Fabrication of PDMS fibers

Substrate

PDMS fibers were first printed on a layer of smooth aluminum foil, and then transferred onto glass slides or custom-made PDMS plates (Supplementary Fig. S5). Resin: PDMS ink was made using SE1700 (Dow Corning), 10:1 w/w base to hardener ratio, and 0.01% w/w Rhodamine B as a fluorescent marker for fiber imaging. Components were mixed in a centrifugal deaerating mixer (Thinky Mixer) for 6 min, then loaded into the syringe, spun for 10 min in the centrifuge for degassing, and used immediately. Fabrication: Direct writing requires specific rheological characteristics of the extruded material: polymer “inks” that are yield stress fluids. Specifically, these inks must be tailored to facilitate flow through the deposition nozzle under an applied shear stress, yet retain its filamentary shape upon exiting the nozzle43. A syringe with degassed ink was mounted on a custom 3D printing setup; the ink was extruded through a glass nozzle with 10 µm inner diameter. The top layer of fibers was first printed on the smooth aluminum foil and pre-cured for 30 min at 80 °C, followed by printing supporting beams, sandwiching with either a glass slide or PDMS custom plate, and curing at 80 °C for 2 h.
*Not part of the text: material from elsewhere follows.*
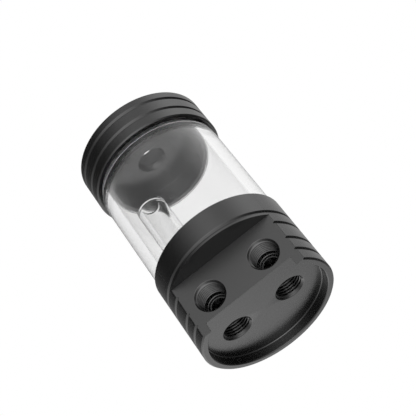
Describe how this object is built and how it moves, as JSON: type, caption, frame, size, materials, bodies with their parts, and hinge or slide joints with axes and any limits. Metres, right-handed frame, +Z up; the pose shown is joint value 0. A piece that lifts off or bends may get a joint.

After curing, the top layer of aluminum was gently removed, leaving behind the undisturbed top layer of fibers (Supplementary Fig. S5). This “top-to-bottom” printing technique with pre-curing step allowed us to produce overhanging fibers. If printed directly on the support beam, PDMS fibers with diameters as small as 10 µm sag and collapse to the substrate surface before curing.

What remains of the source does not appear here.